After a sharp reduction in open interest, the derivatives sector looks more balanced. There is cautious optimism with longer-term bullish positioning and short-term downside hedging.

Positive macro factors (expected liquidity growth) are confronting technical obstacles (a resistance zone) and structural changes. Regulators around the world — from Japan to the United States — are actively integrating cryptocurrencies into the traditional system.

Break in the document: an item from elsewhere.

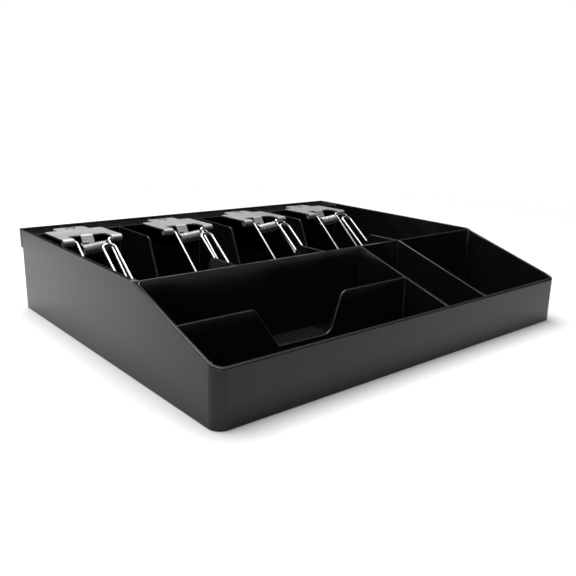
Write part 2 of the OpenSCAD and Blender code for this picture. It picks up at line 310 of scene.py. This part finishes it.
def tube(name, points, radius):
    """A round wire along the points, with rounded ends."""
    tangents = [(b - a).normalized() for a, b in zip([points[0]] + points[:-1], points[1:] + [points[-1]])]
    across = tangents[0].orthogonal().normalized()
    bm = bmesh.new()
    rings = []

    def ring(centre, tangent, r):
        side = tangent.cross(across)
        rings.append([bm.verts.new(centre + r * (across * cos(a) + side * sin(a)))
                      for a in (2 * pi * k / TUBE_SIDES for k in range(TUBE_SIDES))])

    end_steps = (0.0, 0.45, 0.75, 0.93)
    for k in end_steps[1:][::-1]:
        ring(points[0] - tangents[0] * radius * k, tangents[0], radius * (1 - k * k) ** 0.5)
    for i, (point, tangent) in enumerate(zip(points, tangents)):
        across = (across - tangent * across.dot(tangent)).normalized()
        ring(point, tangent, radius)
    for k in end_steps[1:]:
        ring(points[-1] + tangents[-1] * radius * k, tangents[-1], radius * (1 - k * k) ** 0.5)
    for a, b in zip(rings, rings[1:]):
        for k in range(TUBE_SIDES):
            after = (k + 1) % TUBE_SIDES
            bm.faces.new((a[k], a[after], b[after], b[k]))
    bm.faces.new(rings[0][::-1])
    bm.faces.new(rings[-1])
    bmesh.ops.recalc_face_normals(bm, faces=bm.faces)
    mesh = bpy.data.meshes.new(name)
    bm.to_mesh(mesh)
    bm.free()
    mesh.shade_smooth()
    return mesh


def coil_path():
    """The turns of the spring's coil from left to right, ending on top, where both arms leave it."""
    along = Vector((cos(COIL_TILT), 0, sin(COIL_TILT)))
    up = Vector((-sin(COIL_TILT), 0, cos(COIL_TILT)))
    back = Vector((0, 1, 0))
    length = COIL_LENGTH - 2 * SPRING_WIRE_R
    start, stop = COIL_START, COIL_STOP + 2 * pi * round(length / COIL_PITCH)
    steps = ceil((stop - start) / (2 * pi) * COIL_STEPS)
    points = []
    for k in range(steps + 1):
        share = k / steps
        angle = start + (stop - start) * share
        points.append(COIL_AT + along * length * (share - 0.5)
                      + COIL_TURN_R * (back * cos(angle) + up * sin(angle)))
    return points


def spring(i, material):
    """A wound torsion spring that floats between the bracket's tab and the top of the bail's loop."""
    hinge = Vector(joint_of(i)["pos_m"])
    coil = coil_path()
    left = rounded_path(LEFT_ARM + [coil[0] + (coil[0] - coil[1]).normalized() * 2, coil[0]])
    right = rounded_path([coil[-1], coil[-1] + (coil[-1] - coil[-2]).normalized() * 3] + RIGHT_ARM)
    path = [hinge + p * MM for p in left[:-1] + coil + right[1:]]
    name = f"spring_coil_{i}"
    piece = new_piece(name, tube(name, path, SPRING_WIRE_R * MM), material)
    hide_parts(f"clip_spring_{i}")
    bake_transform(piece)
    return piece


def joint_of(i):
    return next(j for j in frame["joints"] if j["child"] == f"bail_{i}")


def build():
    plastic, plate, nickel, dark, zinc = (make() for make in
                                          (tray_plastic, zinc_plate, nickel_wire, spring_steel, screw_steel))
    bevelled("tray", "tray_moulding", TRAY_EDGE, plastic, "tray")
    for i in CLIPS:
        bevelled(f"clip_bracket_{i}", f"clip_plate_{i}", PLATE_EDGE, plate, "tray")
        bevelled(f"clip_screw_{i}", f"pan_screw_{i}", SCREW_EDGE, zinc, "tray")
        spring(i, dark)
        bail = frame["nodes"][f"clip_bail_{i}"]
        bail.data.materials.clear()
        bail.data.materials.append(nickel)


# Stage

def camera():
    forward = Vector((sin(CAMERA_AZIMUTH) * cos(CAMERA_DOWN), cos(CAMERA_AZIMUTH) * cos(CAMERA_DOWN),
                      -sin(CAMERA_DOWN)))
    level = Vector((cos(CAMERA_AZIMUTH), -sin(CAMERA_AZIMUTH), 0))
    turn = Quaternion(forward, CAMERA_ROLL)
    right = turn @ level
    up = right.cross(forward)
    data = bpy.data.cameras.new("camera")
    data.lens = LENS
    data.sensor_width = 36
    data.clip_start = 0.01
    obj = bpy.data.objects.new("camera", data)
    bpy.context.scene.collection.objects.link(obj)
    place = Matrix((right, up, -forward)).transposed().to_4x4()
    place.translation = Vector(CAMERA_AT)
    obj.matrix_world = place
    bpy.context.scene.camera = obj


def area_light(name, at, size, power):
    data = bpy.data.lights.new(name, "AREA")
    data.shape = "DISK"
    data.size = size
    data.energy = power
    light = bpy.data.objects.new(name, data)
    bpy.context.scene.collection.objects.link(light)
    light.location = at
    light.rotation_euler = (Vector(AIM) - Vector(at)).to_track_quat("-Z", "Y").to_euler()


def floor():
    bm = bmesh.new()
    bmesh.ops.create_circle(bm, cap_ends=True, segments=96, radius=FLOOR_RADIUS)
    mesh = bpy.data.meshes.new("floor")
    bm.to_mesh(mesh)
    bm.free()
    s = Surface("floor_paper", 0)
    s.shader.inputs["Roughness"].default_value = FLOOR_ROUGHNESS
    s.set("Base Color", s.mixed(s.ranged(s.noise(3, 2), 0, 1), (0.65, 0.65, 0.65), (0.67, 0.67, 0.67)))
    distance = s.nodes.new("ShaderNodeVectorMath")
    distance.operation = "LENGTH"
    s.links.new(s.place, distance.inputs[0])
    s.set("Alpha", s.ranged(distance.outputs["Value"], 1, 0, *FLOOR_FADE))
    obj = bpy.data.objects.new("floor", mesh)
    mesh.materials.append(s.material)
    bpy.context.scene.collection.objects.link(obj)


def sky(world):
    """Dark at eye level and pale overhead, as under a lit ceiling; plain white where the camera looks."""
    nodes, links = world.node_tree.nodes, world.node_tree.links
    seen = nodes["Background"]
    seen.inputs["Color"].default_value = (1, 1, 1, 1)
    seen.inputs["Strength"].default_value = 1.0
    split = nodes.new("ShaderNodeSeparateXYZ")
    links.new(nodes.new("ShaderNodeTexCoord").outputs["Generated"], split.inputs["Vector"])
    ramp = nodes.new("ShaderNodeMapRange")
    ramp.interpolation_type = "SMOOTHSTEP"
    low, high = SKY_TURNS_PALE
    for name, number in (("From Min", low), ("From Max", high), ("To Min", SKY_LOW), ("To Max", SKY_HIGH)):
        ramp.inputs[name].default_value = number
    links.new(split.outputs["Z"], ramp.inputs["Value"])
    lit = nodes.new("ShaderNodeBackground")
    links.new(ramp.outputs["Result"], lit.inputs["Strength"])
    mix = nodes.new("ShaderNodeMixShader")
    links.new(nodes.new("ShaderNodeLightPath").outputs["Is Camera Ray"], mix.inputs["Fac"])
    links.new(lit.outputs["Background"], mix.inputs[1])
    links.new(seen.outputs["Background"], mix.inputs[2])
    links.new(mix.outputs["Shader"], nodes["World Output"].inputs["Surface"])


def studio():
    world = bpy.data.worlds.new("studio")
    bpy.context.scene.world = world
    world.use_nodes = True
    sky(world)
    area_light("overhead", OVERHEAD_AT, OVERHEAD_SIZE, OVERHEAD_POWER)
    area_light("front", FRONT_AT, FRONT_SIZE, FRONT_POWER)
    bpy.context.scene.view_settings.view_transform = "Standard"
    floor()
    camera()


build()
studio()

This brings greater stability alongside tighter systemic constraints.

The analysts concluded that to enter a sustained bull trend the market needs to overcome resistance and confirm the strength of institutional demand through steady ETF inflows.

Bearish patterns

The analyst known as Doctor Profit said that bitcoin is forming three serious bearish signals simultaneously:

  1. Bearish divergence, already active on the weekly and monthly charts.
  2. A bear flag pointing directly toward the $70,000 area.
  3. A head-and-shoulders pattern that “is still in play”.

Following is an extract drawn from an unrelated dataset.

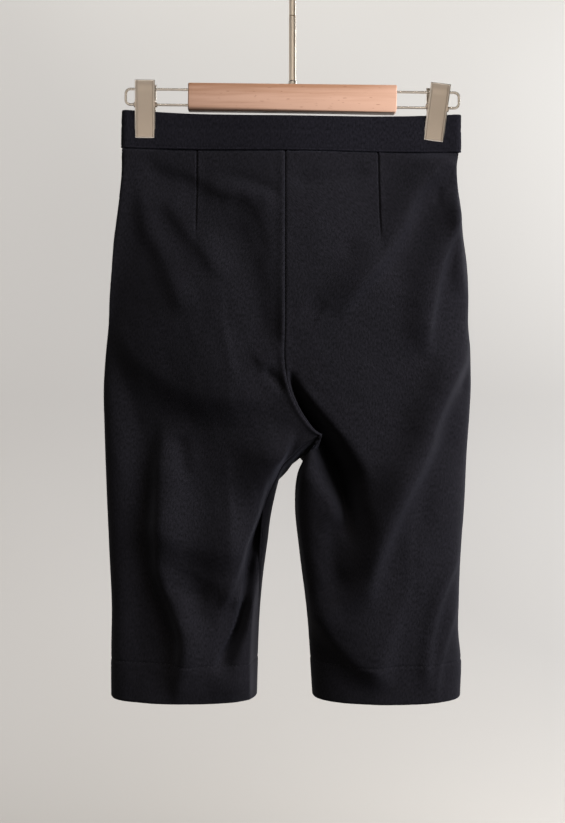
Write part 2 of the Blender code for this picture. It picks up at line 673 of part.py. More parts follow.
def make_clip(side, centre_x, swing, parts, cutters, nickel):
    pivot_below = WIRE_UPPER_BELOW_BAR_TOP + WIRE_SPACING
    x, drop = on_bar(centre_x, pivot_below)
    half = CLIP_WIDTH / 2 - EAR_SHEET / 2
    for face, sign, ear in (("front", -1, half), ("back", 1, half - EAR_SHEET - EAR_CLEARANCE)):
        angle = swing if face == "front" else 0.0
        jaw, tools = make_jaw(f"clip_{side}_{face}_jaw", sign, ear, parts, cutters, nickel)
        place(jaw, x, 0, drop, TILT + angle)
        for tool, offset, operation in tools:
            is_hole = operation == "DIFFERENCE"
            turned = Matrix.Rotation(TILT + angle, 3, "Y") @ offset
            place(tool, x + turned.x, turned.y, drop - turned.z, TILT if is_hole else TILT + angle)
            boolean(jaw, tool, operation)
    spring = make_spring(f"clip_{side}_spring", parts, nickel)
    place(spring, x, 0, drop, TILT)


def hook_points():
    """Centre line of the hook: a round bend over the rail and a return bend to the stem."""
    big = HOOK_INSIDE_RADIUS + HOOK_ROD / 2
    small = HOOK_RETURN_RADIUS
    centre_drop = HOOK_INSIDE_RADIUS
    fall = math.sqrt((big + small) ** 2 - small ** 2)
    stem_top = BAR_TOP - STEM_LENGTH
    bend_drop = centre_drop + fall
    points = [(0, 0, -(stem_top - WIRE_FIT)), (0, 0, -(bend_drop + (stem_top - bend_drop) / 2))]
    meet = math.acos(small / (big + small))
    for step in range(HOOK_RETURN_STEPS + 1):
        angle = math.pi - meet * step / HOOK_RETURN_STEPS
        points.append((small + small * math.cos(angle), 0, -bend_drop + small * math.sin(angle)))
    for step in range(1, HOOK_STEPS + 1):
        angle = -meet + (HOOK_TIP_ANGLE + meet) * step / HOOK_STEPS
        points.append((big * math.cos(angle), 0, -centre_drop + big * math.sin(angle)))
    return points


def make_stem(parts, cutters, nickel):
    foot = BAR_TOP - WIRE_FIT
    stem = cylinder("stem", STEM_RADIUS, STEM_LENGTH - WIRE_FIT, "Z", parts, nickel, STEM_SIDES)
    place(stem, 0, 0, foot - (STEM_LENGTH - WIRE_FIT) / 2)
    collar = cylinder("stem_collar", STEM_COLLAR_RADIUS, STEM_COLLAR_HEIGHT, "Z", cutters, nickel,
                      STEM_SIDES)
    place(collar, 0, 0, foot - STEM_COLLAR_HEIGHT / 2)
    pin = cylinder("stem_pin", STEM_PIN_RADIUS, STEM_PIN_DEPTH + 2 * PIN_ROOT, "Z", cutters, nickel)
    place(pin, 0, 0, foot + STEM_PIN_DEPTH / 2 - PIN_ROOT)
    bore = cylinder("hook_bore", PIN_RADIUS + WIRE_FIT, 2 * (PIN_DEPTH + WIRE_FIT), "Z", cutters, nickel)
    place(bore, 0, 0, BAR_TOP - STEM_LENGTH)
    boolean(stem, collar, "UNION")
    boolean(stem, pin, "UNION")
    boolean(stem, bore, "DIFFERENCE")


def make_hook(parts, cutters, nickel):
    rod = wire("hook_rod", hook_points(), HOOK_ROD / 2, cutters, nickel, resolution=3)
    bpy.context.view_layer.update()
    mesh = bpy.data.meshes.new_from_object(rod.evaluated_get(bpy.context.evaluated_depsgraph_get()))
    bm = bmesh.new()
    bm.from_mesh(mesh)
    bmesh.ops.remove_doubles(bm, verts=bm.verts[:], dist=0.00001)
    hook = add_object("hook", bm, parts, nickel)
    bpy.data.objects.remove(rod)
    pin = cylinder("hook_pin", PIN_RADIUS, PIN_DEPTH + 2 * PIN_ROOT, "Z", cutters, nickel)
    place(pin, 0, 0, BAR_TOP - STEM_LENGTH + PIN_DEPTH / 2 - PIN_ROOT)
    boolean(hook, pin, "UNION")


def main():
    for obj in list(bpy.data.objects):
        bpy.data.objects.remove(obj)
    parts = bpy.data.collections.new("capri_pants_on_hanger")
    cutters = bpy.data.collections.new("cutters")
    for collection in (parts, cutters):
        bpy.context.scene.collection.children.link(collection)
    cloth, beech, nickel = (principled(name) for name in ("cloth", "beech", "nickel"))
    make_panels(parts, cloth)
    make_waistband(parts, cloth)
    make_bar(parts, cutters, beech)
    for side, sign in (("left", -1), ("right", 1)):
        wire(f"wire_loop_{side}", loop_points(sign), WIRE / 2, parts, nickel)
    make_clip("left", CLIP_LEFT_X, 0.0, parts, cutters, nickel)
    make_clip("right", CLIP_RIGHT_X, CLIP_RIGHT_SWING, parts, cutters, nickel)
    make_stem(parts, cutters, nickel)
    make_hook(parts, cutters, nickel)
    hide_cutters(cutters)


main()
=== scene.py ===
import math

import bmesh
import bpy
import numpy as np
from mathutils import Matrix, Vector


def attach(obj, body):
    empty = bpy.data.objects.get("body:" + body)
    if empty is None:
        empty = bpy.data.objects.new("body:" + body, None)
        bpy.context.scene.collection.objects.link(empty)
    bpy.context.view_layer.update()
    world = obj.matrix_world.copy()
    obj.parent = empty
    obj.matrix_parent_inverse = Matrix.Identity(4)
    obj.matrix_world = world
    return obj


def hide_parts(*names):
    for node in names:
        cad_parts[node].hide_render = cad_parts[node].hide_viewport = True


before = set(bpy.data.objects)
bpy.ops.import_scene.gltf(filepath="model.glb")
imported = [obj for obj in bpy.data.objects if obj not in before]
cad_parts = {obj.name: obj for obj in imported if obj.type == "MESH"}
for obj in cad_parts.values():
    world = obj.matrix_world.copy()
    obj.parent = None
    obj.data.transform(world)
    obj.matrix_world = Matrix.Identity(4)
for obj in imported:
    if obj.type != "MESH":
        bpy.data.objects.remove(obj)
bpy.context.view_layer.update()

mm = 0.001
weld = 0.000005  # closer points than this become one
print("frame loaded")


def linear(hexColour):
    # sRGB hex to the linear values that Blender shades with
    parts = [int(hexColour[i:i + 2], 16) / 255 for i in (1, 3, 5)]
    return tuple(c / 12.92 if c <= 0.04045 else ((c + 0.055) / 1.055) ** 2.4 for c in parts) + (1.0,)


def setNode(node, values):
    # what feeds a socket is linked to it, anything else is set by attribute or socket name
    for name, value in values.items():
        if isinstance(value, bpy.types.NodeSocket):
            node.id_data.links.new(value, node.inputs[name])
        elif isinstance(name, str) and hasattr(node, name):
            setattr(node, name, value)
        else:
            node.inputs[name].default_value = value
    return node


def addNode(tree, kind, values):
    return setNode(tree.nodes.new("ShaderNode" + kind), values)


def newMaterial(name, values):
    material = bpy.data.materials.new(name)
    material.use_nodes = True
    return material, material.node_tree, setNode(material.node_tree.nodes["Principled BSDF"], values)


def addObject(name, data):
    made = bpy.data.objects.new(name, data)
    bpy.context.scene.collection.objects.link(made)
    return made


def addMesh(name, bm, material):
    mesh = bpy.data.meshes.new(name)
    bm.to_mesh(mesh)
    bm.free()
    mesh.shade_smooth()
    mesh.materials.append(material)
    return addObject(name, mesh)


def finishPiece(name, bm, material, replaces=(), sharpAngle=None):
    # every piece rides on the frame's only body
    piece = addMesh(name, bm, material)
    if sharpAngle:
        piece.data.set_sharp_from_angle(angle=math.radians(sharpAngle))
    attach(piece, "root")
    if replaces:
        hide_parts(*replaces)
    return piece


def roundEdges(bm, edges, radius, segments):
    bmesh.ops.bevel(bm, geom=edges, offset=radius * mm, affect="EDGES", segments=segments,
                    profile=0.5, material=-1)


def faceAlong(bm, number, direction):
    # turns a sheet over if that face of it looks against the direction
    bm.normal_update()
    bm.faces.ensure_lookup_table()
    if bm.faces[number].normal.dot(Vector(direction)) < 0:
        bmesh.ops.reverse_faces(bm, faces=bm.faces[:])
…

He did not rule out a rise to $97,000-$107,000, where significant liquidity is concentrated. However, reaching $70,000 is “only a matter of time”, he said.

Source: X.

“The probability of a decline to $70,000 is currently assessed as 50/50. The market can either break the ‘bear flag’ and head straight to $70,000, or first complete the formation of the ‘head and shoulders’ and then move to that mark. This is the only uncertainty, but the end target ($70,000) remains unchanged,” he stressed.

A powerful catalyst

Analysts David Brickell and Chris Mills believe that a weakening US dollar will be a powerful catalyst for bitcoin. In their words, the first cryptocurrency is the optimal asset for trading devaluation.

“[Bitcoin] will reclaim its status as the number-one performing asset in 2026,” the experts stressed.

They expect that ahead of November’s midterm elections Trump will start “handing out goodies”, which many view as a decisive assessment of the White House administration’s performance.

At the start of the year, BitMEX co-founder Arthur Hayes advanced a similar thesis. He said that a combination of dollar weakness and large-scale government payouts could launch bitcoin’s price to $200,000 as early as the first quarter.

Over the past 12 months, the dollar has fallen by 10%. Initial pressure on the American currency was driven by the trade war launched by Trump against China and other US trading partners.

Subsequently, the negative trend was exacerbated by significant geopolitical instability and expectations that the Fed will continue to cut interest rates and pump the economy with hundreds of billions of dollars in additional liquidity.

Brickell and Mills are confident that the US administration is deliberately seeking to “overheat the economy”, which is why the strategy based on dollar weakness will “switch to maximum intensity” in 2026.

In January, analysts noted attempts by bitcoin to hold above $92,000 and assessed the likelihood of a trend reversal.